A new trade proposal imagines Toronto calling Detroit with a bold ask, Skubal for a package headlined by Berrios plus top young pieces, including Addison Barger, Joey Loperfido, Ricky Tiedemann and $5 million in cash.

The important part is what this actually is, a trade pitch, not a reported negotiation.
It is still useful because it shows the shape of the price, and why the conversation keeps resurfacing.
MLB.com’s latest read on Skubal’s market suggests the arbitration drama does not automatically push Detroit into a deal.
One AL executive even called the uncertainty a reason a trade feels less likely right now.

Tarik Skubal idea tests Toronto Blue Jays
There’s a timing trap here that fans skip past. Skubal filed for $32 million in arbitration while the Tigers countered at $19 million, and MLB.com notes teams may want that number set before trading for him.
That brings Berrios into the picture, because his contract is the kind of real-world ballast these deals need.

Spotrac lists his deal at seven years and $131 million, with a $19 million total salary in 2026, and there’s also an opt-out after 2026.
Toronto’s side of the argument is simple, they just watched the Dodgers win the 2025 World Series, and there’s no shame in wanting a weapon that can shorten playoff series.
Detroit’s side is even simpler, Skubal is the franchise’s best chip.

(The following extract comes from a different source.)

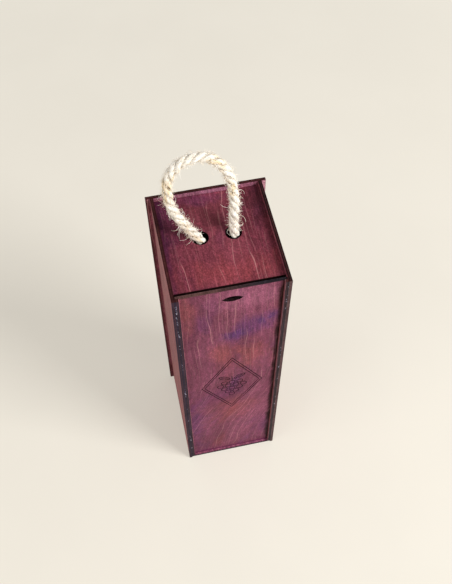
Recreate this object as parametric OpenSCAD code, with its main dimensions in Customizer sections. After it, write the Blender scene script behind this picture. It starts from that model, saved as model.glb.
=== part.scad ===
// Upright gift box for one wine bottle, glued together from thin plywood.
// The front is a lid that slides up out of a groove. The handle is a rope
// that passes through two holes in the top and is knotted underneath.
//
// X runs to the right, Y to the back and Z up, in millimetres. The origin
// lies in the middle of the footprint, on the surface the box stands on.

/* [Box] */
// Width across the outer faces of the two sides
box_w = 100; // [80:1:160]
// Depth from the front edges of the sides to the back of the back panel
box_d = 112; // [90:1:180]
// Height of the sides and the back panel
box_h = 346; // [240:1:480]
// Thickness of the plywood that every panel is cut from
ply = 3; // [2:0.5:5]
// How far the back panel stands out past each side
back_lip = 4; // [0:0.5:12]

/* [Top and bottom panels] */
// Drop from the top edges of the sides to the top panel
top_recess = 5; // [0:0.5:20]
// Gap between the back of the lid and the front edge of the top panel
top_gap = 4.2; // [1:0.1:8]
// How far the front edge of the bottom panel stands behind the sides
bottom_setback = 0.8; // [0:0.1:2]

/* [Groove for the lid] */
// Width of the strip in front of the lid, seen from the front
strip_w = 3; // [2:0.5:8]
// Depth, front to back, of the rail behind the lid
rail_d = 10; // [9:0.5:20]
// Play between the lid and the strips, and between the lid and the rails
lid_play = 0.25; // [0.1:0.05:0.8]
// Play between each edge of the lid and the side next to it
lid_edge_play = 0.5; // [0.2:0.1:1.5]
// Gap between the foot of the lid and the bottom panel
lid_foot_play = 0.2; // [0.1:0.1:1]
// Drop from the top edges of the sides to the top edge of the lid
lid_drop = 1.6; // [0:0.1:5]

/* [Finger slot] */
// Length of the finger slot
slot_w = 18.5; // [12:0.5:40]
// Height of the finger slot at its middle
slot_h = 7.4; // [5:0.1:12]
// Distance from the top edge of the lid down to the middle of the slot
slot_drop = 13.9; // [10:0.1:30]
// How far the slot and the engraving lie to the right of the middle
slot_shift = 0.8; // [-5:0.1:5]

/* [Engraving] */
// Width of the engraved lozenge
lozenge_w = 62; // [52:1:74]
// Height of the engraved lozenge
lozenge_h = 112; // [92:1:150]
// How far the lozenge lies above the middle of the lid, negative for below
lozenge_lift = -3; // [-20:1:20]
// Distance between the two lines of the lozenge
lozenge_gap = 2.4; // [1.5:0.1:4]
// Width of an engraved line
line_w = 0.9; // [0.6:0.1:1.3]
// Depth of the engraving
line_depth = 0.4; // [0.2:0.1:0.8]
// How far the first row of berries lies above the middle of the lozenge
bunch_lift = 4; // [-4:0.5:8]
// Diameter of one engraved berry
berry_d = 7; // [4:0.2:7.6]
// Gap between one berry and the next
berry_gap = 0.8; // [0.4:0.1:1.5]
// Length of an engraved leaf
leaf_l = 15; // [8:1:18]
// Width of an engraved leaf at its middle
leaf_w = 6.4; // [4:0.2:8]
// Angle between a leaf and the level
leaf_turn = 35; // [20:1:50]
// Gap between each tip of a leaf and the vein along its middle
vein_gap = 3; // [2:0.5:4]
// Length of the stem that the bunch of berries hangs from
stem_l = 10; // [6:1:16]

/* [Rope handle] */
// Diameter of the rope
rope_d = 8.5; // [6:0.5:11]
// How much wider than the rope each hole is
hole_play = 6; // [5:0.5:8]
// Width of the wood between the two holes
hole_gap = 14.3; // [10:0.1:20]
// How far the holes lie behind the middle of the top panel
hole_shift = 2.2; // [-10:0.1:10]
// How far a knot reaches past the edge of its hole
knot_reach = 3.75; // [3:0.25:4.5]
// Height of a knot
knot_h = 23; // [14:1:28]
// Length of the rope's tail below its knot
tail_l = 7; // [4:1:20]

/* [Hidden] */

panel_red = [0.53, 0.25, 0.30];
lid_plum = [0.55, 0.30, 0.37];
burnt_edge = [0.24, 0.20, 0.23];
rope_cream = [0.93, 0.86, 0.72];

// How far a cut runs past the face that it opens through
cut_past = 1;

// Faces across the depth, from front to back
front_y = -box_d / 2;
lid_y = front_y + ply + lid_play;
rail_y = lid_y + ply + lid_play;
top_y = lid_y + ply + top_gap;
back_y = box_d / 2 - ply;

// Space between the two sides, and the depth of a side
inner_w = box_w - 2 * ply;
side_d = box_d - ply;

// Upper and lower faces of the top panel
top_z = box_h - top_recess;
under_z = top_z - ply;

lid_w = inner_w - 2 * lid_edge_play;
lid_z = ply + lid_foot_play;
lid_h = box_h - lid_drop - lid_z;
slot_z = lid_h - slot_drop;
lozenge_z = lid_h / 2 + lozenge_lift;

// The rope holes
hole_d = rope_d + hole_play;
hole_x = (hole_d + hole_gap) / 2;
hole_y = (top_y + back_y) / 2 + hole_shift;

// A knot bears on the top panel with a flat ring round its hole
knot_d = hole_d + 2 * knot_reach;
knot_seat = 1;
knot_top_r = knot_reach - knot_seat;
knot_low_r = (knot_d - rope_d) / 2;

// Rows of berries, from the stem to the tip of the bunch
berry_rows = [3, 4, 3, 2, 1];

// The middle of the rope. Each leg is measured from the middle of its own
// hole, at the upper face of the top panel, and both start on their knots.
left_leg = [
    [0.5, -1, -ply], [-2, 0, 1], [-7, 2.5, 7.5], [-11.5, 5, 14.5],
    [-16, 7.5, 21], [-19.5, 10, 28.5], [-22, 13, 36], [-22.5, 16, 44],
    [-22, 19, 52], [-19.5, 21.5, 59], [-14.5, 23.5, 65], [-7.5, 25, 69],
    [1, 25.5, 71]
];
right_leg = [
    [1, -1, -ply], [1, 0.5, 1], [1, 2.5, 5.5], [1.5, 5.5, 14],
    [2.5, 8.5, 22.5], [3, 11.5, 31], [2.5, 15, 39.5], [1.5, 18, 48],
    [-1.5, 20.5, 55.5], [-6, 22.5, 62.5], [-12.5, 24.5, 68], [-20, 25.5, 71]
];
rope_route = concat(
    [for (p = left_leg) p - [hole_x, 0, 0]],
    [for (i = [len(right_leg) - 1 : -1 : 0]) right_leg[i] + [hole_x, 0, 0]]
);
rope_sides = 12;

// A sheet whose lowest corner in x, y and z is at from
module sheet(from, size) {
    translate(from) cube(size);
}

module back_panel() {
    color(panel_red)
        sheet([-box_w / 2 - back_lip, back_y, 0],
              [box_w + 2 * back_lip, ply, box_h]);
}

module side(x) {
    color(panel_red) sheet([x, front_y, 0], [ply, side_d, box_h]);
}

module left_side() {
    side(-box_w / 2);
}

module right_side() {
    side(box_w / 2 - ply);
}

module bottom_panel() {
    color(panel_red)
        sheet([-inner_w / 2, front_y + bottom_setback, 0],
              [inner_w, side_d - bottom_setback, ply]);
}

module top_panel() {
    color(panel_red)
        difference() {
            sheet([-inner_w / 2, top_y, under_z],
                  [inner_w, back_y - top_y, ply]);
            for (x = [-hole_x, hole_x])
                translate([x, hole_y, under_z - cut_past])
                    cylinder(d = hole_d, h = ply + 2 * cut_past, $fn = 64);
        }
}

// A strip in front of the lid stands on the bottom panel, beside its side
module front_strip(x) {
    color(burnt_edge)
        sheet([x, front_y, ply], [strip_w, ply, box_h - ply]);
}

module left_front_strip() {
    front_strip(-inner_w / 2);
}

module right_front_strip() {
    front_strip(inner_w / 2 - strip_w);
}

// A rail behind the lid reaches from the bottom panel to the top panel
module inner_rail(x) {
    color(panel_red) sheet([x, rail_y, ply], [ply, rail_d, under_z - ply]);
}

module left_inner_rail() {
    inner_rail(-inner_w / 2);
}

module right_inner_rail() {
    inner_rail(inner_w / 2 - ply);
}

// Radius of the two arcs that bound a lens of this length and height
function lens_r(length, height) =
    (length * length + height * height) / (4 * height);

// A lens with its points to the left and right, its arcs drawn in by inset
module lens(length, height, inset = 0) {
    r = lens_r(length, height);
    intersection() {
        translate([0, r - height / 2]) circle(r - inset, $fn = 96);
        translate([0, height / 2 - r]) circle(r - inset, $fn = 96);
    }
}

// A lozenge with each of its four sides drawn in by inset
module lozenge(inset) {
    half = [lozenge_w / 2, lozenge_h / 2];
    rest = 1 - inset * norm(half) / (half.x * half.y);
    scale(rest)
        polygon([[-half.x, 0], [0, -half.y], [half.x, 0], [0, half.y]]);
}

module lozenge_line(inset) {
    difference() {
        lozenge(inset);
        lozenge(inset + line_w);
    }
}

module berry() {
    difference() {
        circle(d = berry_d, $fn = 48);
        circle(d = berry_d - 2 * line_w, $fn = 48);
    }
}

// A bunch of berries with the middle of its first row at the origin
module bunch() {
    pitch = berry_d + berry_gap;
    for (row = [0 : len(berry_rows) - 1])
        for (i = [0 : berry_rows[row] - 1])
            translate([(i - (berry_rows[row] - 1) / 2) * pitch,
                       -row * pitch * sin(60)])
                berry();
}

// A leaf grows to the right from the origin, with a vein along its middle
module leaf() {
    translate([leaf_l / 2, 0]) {
        difference() {
            lens(leaf_l, leaf_w);
            lens(leaf_l, leaf_w, line_w);
        }
        square([leaf_l - 2 * vein_gap, line_w], center = true);
    }
}

// A hanging bunch under two leaves, in a lozenge of two lines. The foot of
// the stem lies half a line deep in the line of the berry under it.
module engraving() {
    bunch_top = bunch_lift + berry_d / 2;
    lozenge_line(0);
    lozenge_line(lozenge_gap);
    translate([0, bunch_lift]) bunch();
    translate([-line_w / 2, bunch_top - line_w / 2]) square([line_w, stem_l]);
    for (turn = [leaf_turn, 180 - leaf_turn])
        translate([0, bunch_top + 2 * line_w])
            rotate(turn)
                translate([2 * line_w, 0])
                    leaf();
}

module sliding_lid() {
    color(lid_plum)
        translate([0, lid_y, lid_z])
            difference() {
                sheet([-lid_w / 2, 0, 0], [lid_w, ply, lid_h]);
                translate([slot_shift, ply + cut_past, slot_z])
                    rotate([90, 0, 0])
                        linear_extrude(ply + 2 * cut_past)
                            lens(slot_w, slot_h);
                translate([slot_shift, line_depth, lozenge_z])
                    rotate([90, 0, 0])
                        linear_extrude(line_depth + cut_past) engraving();
            }
}

// Direction of the rope at point i; it meets both knots square on
function rope_way(i) =
    i == 0 ? [0, 0, 1]
    : i == len(rope_route) - 1 ? [0, 0, -1]
    : rope_route[i + 1] - rope_route[i - 1];

function unit(v) = v / norm(v);

// The ring of the rope's surface round point i
function rope_ring(i) =
    let (way = unit(rope_way(i)),
         out = unit(cross([0, 1, 0], way)),
         along = cross(way, out))
    [for (k = [0 : rope_sides - 1])
        let (turn = 360 * k / rope_sides)
        rope_route[i] + rope_d / 2 * (cos(turn) * out + sin(turn) * along)];

module rope_handle() {
    last = len(rope_route) - 1;
    points = [for (i = [0 : last]) each rope_ring(i)];
    walls = [for (i = [0 : last - 1], k = [0 : rope_sides - 1])
        let (a = i * rope_sides + k,
             b = i * rope_sides + (k + 1) % rope_sides)
        each [[a, a + rope_sides, b], [b, a + rope_sides, b + rope_sides]]];
    first_end = [for (k = [0 : rope_sides - 1]) k];
    last_end = [for (k = [rope_sides - 1 : -1 : 0]) last * rope_sides + k];
    color(rope_cream)
        translate([0, hole_y, top_z])
            polyhedron(points, concat(walls, [first_end, last_end]));
}

// Half of the outline of a knot and its tail, with its seat at height 0
module knot_outline() {
    intersection() {
        translate([0, -knot_h - tail_l]) square([knot_d / 2, knot_h + tail_l]);
        union() {
            translate([0, -knot_h - tail_l])
                square([rope_d / 2, knot_h + tail_l]);
            translate([rope_d / 2, knot_low_r - knot_h])
                circle(knot_low_r, $fn = 64);
            translate([0, knot_low_r - knot_h])
                square([knot_d / 2, knot_h - knot_low_r - knot_top_r]);
            translate([0, -knot_top_r])
                square([knot_d / 2 - knot_top_r, knot_top_r]);
            translate([knot_d / 2 - knot_top_r, -knot_top_r])
                circle(knot_top_r, $fn = 48);
        }
    }
}

// A knot drawn up against the top panel, round the hole at x
module rope_knot(x) {
    color(rope_cream)
        translate([x, hole_y, under_z])
            rotate_extrude($fn = 64) knot_outline();
}

module left_rope_knot() {
    rope_knot(-hole_x);
}

module right_rope_knot() {
    rope_knot(hole_x);
}

back_panel();
left_side();
right_side();
bottom_panel();
top_panel();
left_front_strip();
right_front_strip();
left_inner_rail();
right_inner_rail();
sliding_lid();
rope_handle();
left_rope_knot();
right_rope_knot();
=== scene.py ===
"""The looks of an upright plywood box for one wine bottle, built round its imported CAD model.

Lengths are in millimetres unless a comment says metres. Colours are written
as they look on a screen, from 0 to 255.
"""

import math
import random

import bmesh
import bpy
import numpy as np
from mathutils import Matrix, Vector


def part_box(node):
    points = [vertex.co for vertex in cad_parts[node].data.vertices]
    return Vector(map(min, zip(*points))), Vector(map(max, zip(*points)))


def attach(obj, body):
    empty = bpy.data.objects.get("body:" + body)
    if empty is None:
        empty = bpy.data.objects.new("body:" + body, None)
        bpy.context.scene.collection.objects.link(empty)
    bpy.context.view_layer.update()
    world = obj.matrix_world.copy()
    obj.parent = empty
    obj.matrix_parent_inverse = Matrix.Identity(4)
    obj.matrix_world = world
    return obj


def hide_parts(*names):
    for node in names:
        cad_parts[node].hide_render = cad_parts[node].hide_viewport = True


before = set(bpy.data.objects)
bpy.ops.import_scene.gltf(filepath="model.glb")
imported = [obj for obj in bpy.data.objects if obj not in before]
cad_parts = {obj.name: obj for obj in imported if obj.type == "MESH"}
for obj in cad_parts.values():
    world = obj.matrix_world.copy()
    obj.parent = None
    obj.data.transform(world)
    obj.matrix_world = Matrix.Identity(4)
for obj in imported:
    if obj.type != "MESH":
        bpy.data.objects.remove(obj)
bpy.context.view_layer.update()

MM = 0.001


# Camera

# Angles in degrees
CAMERA_PLACE = (-72.4, -375.6, 859.5)
CAMERA_AZIMUTH = -11.83
CAMERA_ELEVATION = 57.456
CAMERA_ROLL = -0.33
LENS = 46.85
SENSOR = 36.0
CAMERA_NEAR = 10.0
CAMERA_FAR = 50000.0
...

My take is I would not touch this unless Toronto believes it can actually keep Skubal past one season.
If it’s a one-year swing that costs Berrios plus real talent like Ricky Tiedemann and Addison Barger, the risk gets massive fast.

The best case for the Jays is a cleaner rotation story and a louder postseason ceiling.
The worst case is losing depth and stability, then watching Skubal walk next winter while you’re still paying for the holes you created.